I kept the calling code simple for now. Here's the 'user' code. It just echoes back any received characters:

while (1)

{

if (softuart_rx_getch(&input_key))

{

softuart_tx_put(input_key);

}

}

And here's how the interrupt handler calls the tx and rx routines, dividing the frequency for the transmitter but not for the receiver.

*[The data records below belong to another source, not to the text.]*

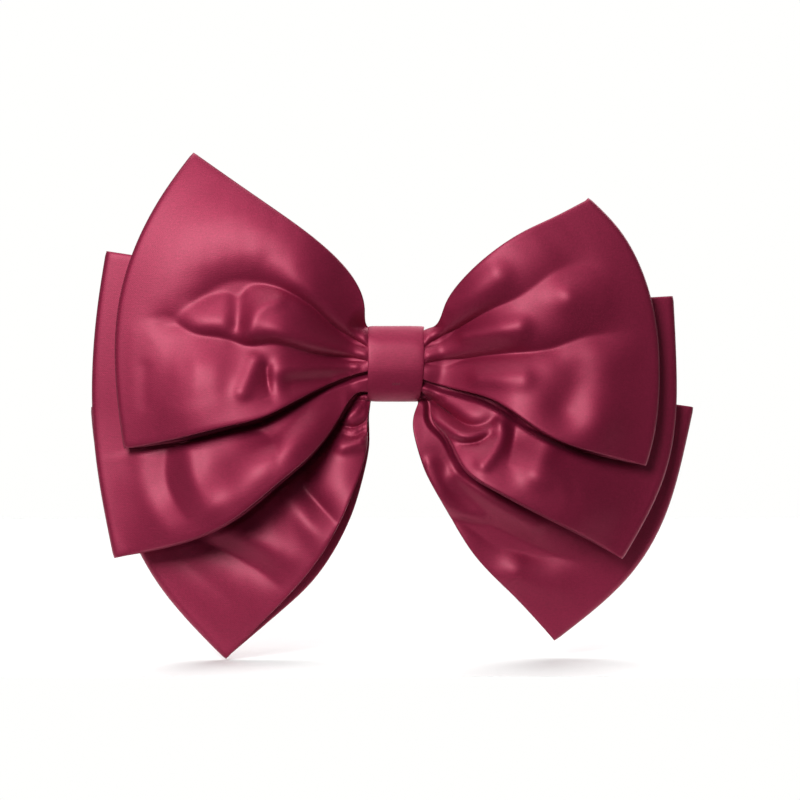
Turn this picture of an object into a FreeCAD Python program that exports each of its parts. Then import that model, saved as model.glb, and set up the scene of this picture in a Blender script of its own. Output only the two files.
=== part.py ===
import FreeCAD, Part

import math
import os

# Three-layer satin hair bow on a sprung French barrette. Millimetres.
# +X is the viewer's right, +Z is up, and +Y runs from the bow's face towards the hair.
# The origin is the middle of the hair channel, between the tension strip and the clasp arm.

V = FreeCAD.Vector

# ---- driving dimensions: fabric -------------------------------------------------------------
SHEET_T = 0.8           # one doubled satin sheet, as it lies in a loop
FOLD_T = 2.4            # over both sheets at a loop's outer fold
LAYER_GAP = 0.50        # air between neighbouring bands in the loops
WAIST_HALF_X = 12.0     # half length of the solid, gathered waist
REACH_NEAR = 15.5       # distance from the bow's middle where the loops start to swell
SOFT_START = 0.12       # how gently the swell sets in, as a fraction of that run
EARLY_SWELL = 0.7       # how much of the swell is gathered towards the knot
REACH_FAR = 118.0       # distance from the bow's middle where the longest loop ends
U_STEPS = 14            # facets from the knot to a loop's outer fold
V_STEPS = 8             # facets across a loop's width
CAVITY_START = 0.09     # the hollow's start and end, as fractions from knot to fold
CAVITY_END = 0.985

# How far forward each layer boundary stands: at the knot, the swell's pull, and at the far end
BOUNDARY_FRONT = (-19.1, -58.0, -26.0)
BOUNDARY_TOP_MIDDLE = (-16.1, -36.0, -24.5)
BOUNDARY_MIDDLE_BOTTOM = (-12.9, -25.0, -18.0)
BOUNDARY_BACK = (-9.7, -14.0, -11.5)
WAIST_GAP = 0.05        # half the air between two stacked waists

# ---- driving dimensions: knot ----------------------------------------------------------------
WRAP_W = 20.6           # the centre wrap's width along X
WRAP_T = 0.8
WRAP_CORNER = 2.0       # inner corner radius of the wrap
BUNDLE_CORNER = 1.8     # corner radius of the gathered bundle inside it
THREAD_D = 0.4
THREAD_TURNS = 4
THREAD_PITCH = 0.75
STITCH_R = 0.25
STITCH_LEN = 3.0
STITCH_COUNT = 6
STITCH_PITCH = 3.2
STITCH_SLANT = 0.35     # sideways lean of a whip stitch, per unit of its length

# ---- driving dimensions: barrette ------------------------------------------------------------
BASE_HALF_L = 40.0
BASE_W = 9.0
BASE_T = 0.8
BASE_MID_Y = -7.4       # middle of the base plate's thickness at x = 0
BASE_RISE = 4.6         # how far the base's ends stand towards the hair
HOLE_R = 0.85           # sewing holes
HOLE_X = 37.9

PIN_X = 34.6
PIN_Y = 2.9
PIN_R = 0.78
PIN_HEAD_R = 1.2
PIN_HEAD_T = 0.45
EAR_T = 0.7
EAR_R = 2.3
EAR_BORE_R = 0.80
KNUCKLE_BORE_R = 0.85

ARM_W = 6.8
ARM_T = 0.8
ARM_MID_Y = 3.4
ARM_RISE = 0.8
ARM_TIP_X = -38.6
ARM_KNUCKLE_R = 1.65
ARM_TIP_W = 8.6

STRIP_W = 5.0
STRIP_T = 0.5
STRIP_MID_Y = -3.25
STRIP_END = (-29.2, -2.3)
STRIP_KNUCKLE_R = 1.4
STRIP_KNUCKLE_W = 3.2

CATCH_X = -34.0
CATCH_L = 7.0
CATCH_W = 5.4
CATCH_T = 0.6
RIVET_R = 0.75
RIVET_HEAD_R = 1.15
RIVET_HEAD_T = 0.45

PRONG_Z = 1.6           # middle of a prong's thickness
PRONG_T = 0.55
PRONG_W = 3.2
PRONG_TOP_Y = 8.6
PRONG_ROOT_GAP = 0.12
WINDOW_HALF_Z = 2.35
WINDOW_L = 4.4
BARB_CLEAR = 0.05       # between a barb and the window's edge, and over the arm's face


# ---- small helpers ---------------------------------------------------------------------------
def box(x0, x1, y0, y1, z0, z1):
    return Part.makeBox(x1 - x0, y1 - y0, z1 - z0, V(x0, y0, z0))


def rod_z(x, y, radius, z0, z1):
    return Part.makeCylinder(radius, z1 - z0, V(x, y, z0), V(0, 0, 1))


def rod_y(x, z, radius, y0, y1):
    return Part.makeCylinder(radius, y1 - y0, V(x, y0, z), V(0, 1, 0))


def bow_radius(half_chord, rise):
    return (half_chord ** 2 + rise ** 2) / (2 * rise)


def arched_y(x, mid_y, half_chord, rise):
    """Height of an arc that is lowest at x = 0 and stands by `rise` at the half chord."""
    radius = bow_radius(half_chord, rise)
    return mid_y + radius - math.sqrt(radius ** 2 - x ** 2)


def strip_through(p0, p1, p2, thickness, width):
    """A metal strip bent to the arc through three XY points, `width` wide along Z."""
    circle = Part.Circle(V(*p0, 0), V(*p1, 0), V(*p2, 0))
    edges = []
    for side in (-1, 1):
        radius = circle.Radius + side * thickness / 2
        ring = []
        for point in (p0, p1, p2):
            arm = V(*point, 0) - circle.Center
            ring.append(circle.Center + arm.normalize() * radius)
        edges.append(Part.Arc(*ring).toShape())
    start, end = (edge.valueAt(edge.FirstParameter) for edge in edges)
    first = Part.makeLine(start, end)
    start, end = (edge.valueAt(edge.LastParameter) for edge in edges)
    last = Part.makeLine(start, end)
    outline = Part.Wire(Part.sortEdges([edges[0], last, edges[1], first])[0])
    strip = Part.Face(outline).extrude(V(0, 0, width))
    strip.translate(V(0, 0, -width / 2))
    return strip


def rounded_plan(x0, x1, width, y0=-30.0, y1=30.0):
    """A bar along X with fully rounded ends, tall enough in Y to trim a strip with."""
    radius = width / 2
    plan = box(x0 + radius, x1 - radius, y0, y1, -radius, radius)
    for x in (x0 + radius, x1 - radius):
        plan = plan.fuse(rod_y(x, 0, radius, y0, y1))
    return plan.removeSplitter()


def section_solid(polygon, offset, x0, x1):
    """A YZ polygon grown by `offset` with round corners, and extruded from x0 to x1."""
    corners = [V(x0, y, z) for y, z in polygon]
    wire = Part.makePolygon(corners + corners[:1])
    grown = wire.makeOffset2D(offset)
    return Part.Face(grown).extrude(V(x1 - x0, 0, 0))


# ---- the gathered knot -----------------------------------------------------------------------
BUNDLE = [(-17.6, -7.0), (-17.6, 7.0), (-13.5, 11.1), (-11.2, 11.1), (-11.2, -11.1), (-13.5, -11.1)]
WRAPPED = [(-17.6, -7.0), (-17.6, 7.0), (-13.5, 11.1), (-11.0, 11.1),
           (-8.6, 4.5), (-8.6, -4.5), (-11.0, -11.1), (-13.5, -11.1)]
WRAP_BACK_Y = -8.6 + WRAP_CORNER + WRAP_T


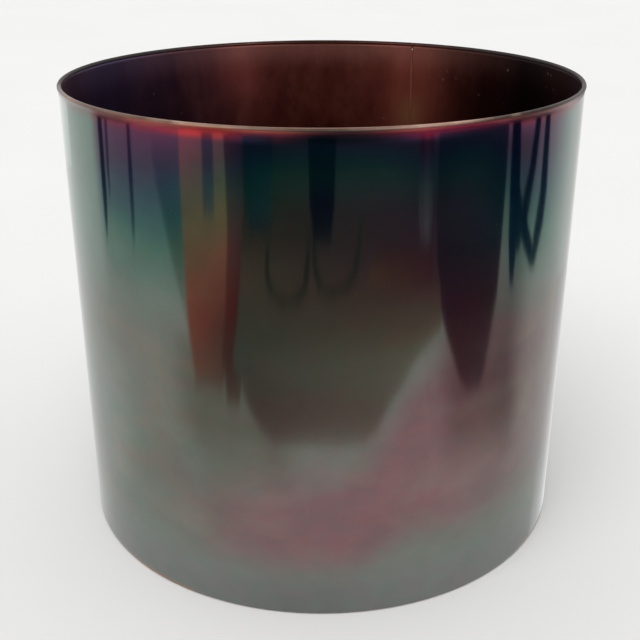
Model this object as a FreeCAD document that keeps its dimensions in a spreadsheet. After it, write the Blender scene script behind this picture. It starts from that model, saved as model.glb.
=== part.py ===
"""Straight-sided metal planter (cachepot).

One rolled sheet makes the wall: its vertical butt joint is brazed, and its top
edge is flared outwards and curled inwards over a stiffening wire.  A flanged
base pan is soldered inside the bottom of the wall, and four rubber bumpers
under the pan carry the pot.

Frame: millimetres, +Z up, origin on the floor at the centre of the footprint.
The front of the pot is -Y; the brazed seam is at the back, towards +X.
"""
import FreeCAD, Part
import math
import os

import Sketcher

os.makedirs("parts", exist_ok=True)
doc = FreeCAD.newDocument("planter")

# --------------------------------------------------------------------------
# driving dimensions (millimetres and degrees)
# --------------------------------------------------------------------------
DIMS = {
    # wall sheet
    "wall_radius": 152.5,        # outside radius of the straight wall
    "sheet_gauge": 0.7,          # thickness of the rolled wall sheet
    "wall_bottom": 1.0,          # height of the wall's lower edge off the floor
    "flare_start": 269.8,        # height where the wall starts to flare
    "flare_radius": 6.0,         # bend radius of the flare on the sheet's outer face
    "flare_angle": 24.0,         # how far the flare leans outwards
    "curl_bore": 0.55,           # inside radius of the wire curl
    "curl_turn": 286.0,          # how far the sheet edge wraps round the wire
    # vertical seam
    "slit_angle": 0.19,          # width of the butt joint, about 0.5 mm
    "seam_azimuth": 64.4,        # where the joint is, from +X towards +Y
    "bead_halfwidth": 1.2,       # half width of the braze bead inside
    "bead_crown": 0.35,          # thickness of the bead at its middle
    "bead_low": 12.0,            # lower end of the bead
    "bead_high": 265.0,          # upper end of the bead
    "bead_root": 0.1,            # reach of the root each side of the wall's inner face
    "root_width": 0.4,           # width of the root
    "seat_gap": 0.02,            # fit between a filler and the face it lies on
    # rim wire
    "wire_radius": 0.5,
    # base pan
    "pan_gauge": 1.0,            # thickness of the base sheet
    "pan_floor": 7.0,            # height of the pan's upper face
    "pan_gap": 0.05,             # radial solder gap between flange and wall
    "pan_bend": 2.5,             # outside bend radius between disc and flange
    # solder fillet between the pan and the wall
    "solder_rise": 3.4,          # climb up the wall above the pan's face
    "solder_spread": 4.8,        # spread over the pan from the flange's outside
    "solder_hollow": 12.0,       # radius of its concave face
    "solder_step": 1.45,         # where it leaves the disc, from the flange's outside
    "solder_dip": 1.25,          # how far it runs down into the groove at the bend
    # rubber bumpers
    "pad_radius": 10.0,          # at the top
    "pad_foot": 9.0,             # at the bottom
    "pad_edge": 1.2,             # rounding of the lower edge
    "pad_cup": 2.4,              # radius of the moulded hollow underneath
    "pad_cup_depth": 1.6,
    "pad_circle": 118.0,         # radius of the circle the pads sit on
}
PAD_AZIMUTHS = {                 # from +X towards +Y
    "foot_pad_back_right": 45.0,
    "foot_pad_back_left": 135.0,
    "foot_pad_front_left": 225.0,
    "foot_pad_front_right": 315.0,
}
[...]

It can all be sped up if we integrate the tx and rx side more, but I want to keep them distinct for now, as I can see many applications where you only want one or the other.

static u8 freq_divider = 0;

static void timer_callback(registers_t regs)

{

if (freq_divider>=2)

{

softuart_tx_update();

freq_divider = 0;

}

else

{

freq_divider++;

}

softuart_rx_update();

}

Crank it up

I wanted to try 57600, which shouldn't work, but it seems the transmitter functions correctly. The receiver gets some garbled characters, I guess it's just sampling too slowly to catch all the bits.

This is me typing 'the quick brown fox'.

We need to drop down to 38400 and the character echoing starts to work again.

Conclusion

Once the transmitter details were worked out the receiver turned out to be the easy part. This is probably because making the interrupts work correctly, and figuring out how far you can push the timing was all done as part of the transmitter work. I've used test clips, gingerly prising the boards apart to connect them to the pins, but there's no reason you couldn't make an adapter with some veroboard and connect to the extra UART that way.

Test subject with TX and RX on LED and button respectively. The top left clip is to get a 3.3v pull-up for the TX. The pull-up resistor is off-picture.